De nouvelles solidarités
Très positif aussi le bilan tiré de la part du syndicat « Riders Union Bologna » qui définit la date du 26 mars comme « une grande journée de lutte ». Dans la ville rouge, la grève des riders a été l’occasion de construire des nouvelles solidarités. Certaines catégories particulièrement touchées par la crise comme les étudiantEs, les travailleurEs de l’école, de la logistique, de la culture et du spectacle mais aussi les espaces sociaux auto-gérés et les réseaux de mutualisation ayant soutenu la lutte des livreurEs depuis le début, ont rejoint la mobilisation. Pour les militantEs, cette réussite est la démonstration du pouvoir d’agrégation et d’union de la figure du « rider » mais aussi de la déconstruction progressive de l’idéologie de la « gig economy »1 qui dissimule l’exploitation du travail derrière les promesses mensongères de l’autonomie et de l’auto-entreprenariat.
Les Bolognais annoncent de nouvelles assemblées pour instaurer la mobilisation dans la durée et réclamer le droit à un salaire et à des conditions dignes pour touTEs les travailleurEs.

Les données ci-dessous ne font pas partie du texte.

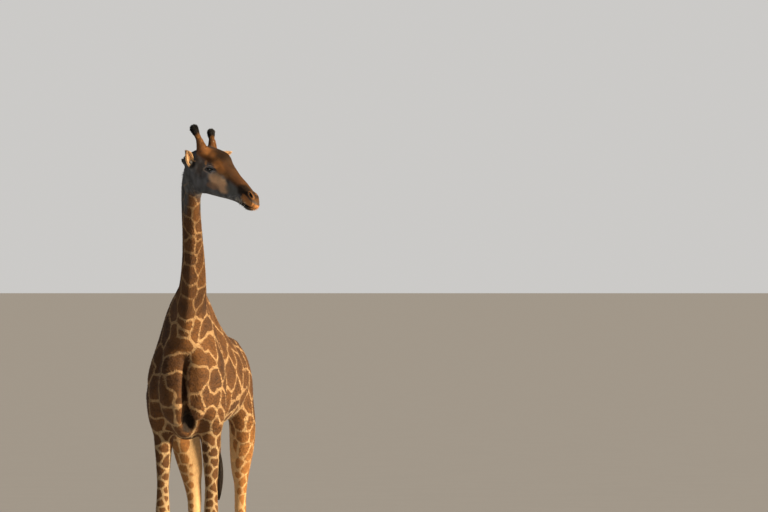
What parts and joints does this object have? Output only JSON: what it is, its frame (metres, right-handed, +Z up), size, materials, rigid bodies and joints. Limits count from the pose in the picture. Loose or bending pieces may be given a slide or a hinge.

Dans un contexte marqué par la réaffirmation du bloc bourgeois derrière la figure de l’ancien numéro 1 de la BCE Mario Draghi, le slogan des riders « Pas pour nous mais pour tous » pourrait assumer une forme organisationnelle et politique capable de porter les instances du salariat.
Vers une lutte internationale contre l’uberisation du travail ?
Les luttes de plus en plus nombreuses des livreurEs dans plusieurs pays du monde se traduisent par des jugements et des mesures qui rompent avec la mystification du travail autonome et révèlent partout un système d’esclavage et de précarisation professionnelle et existentielle. Les mobilisations pourraient également décourager les investisseurs comme démontré par l’écroulement du titre boursier de la société britannique Deliveroo, passé de + 31 % à – 26 % (la pire entrée en bourse de l’histoire selon la déclaration d’un analyste au Financial Times). En février, la Cour suprême du Royaume-Uni a déclaré le droit au contrat subordonné pour les chauffeurEs d’Uber mais, pour l’instant, pas pour les livreurEs de Uber Eats. D’autres cas similaires se sont produits dans des pays comme l’Espagne, les Pays-Bas, l’Argentine et les États-Unis où les entreprises de la gig economy font l’objet de nombreuses condamnations judiciaires. Rien n’est encore gagné mais les perspectives qui s’ouvrent autour des formes d’organisation internationale des travailleurEs des plateformes pourraient constituer un nouveau levier dans la lutte contre le capitalisme.
- 1. Très populaire aux États-Unis, le terme « gig economy » signifie, littéralement, l’économie des petits boulots. Il désigne les activités des plateformes dites collaboratives comme Uber ou Deliveroo prétendant travailler avec le système de la micro-entreprise.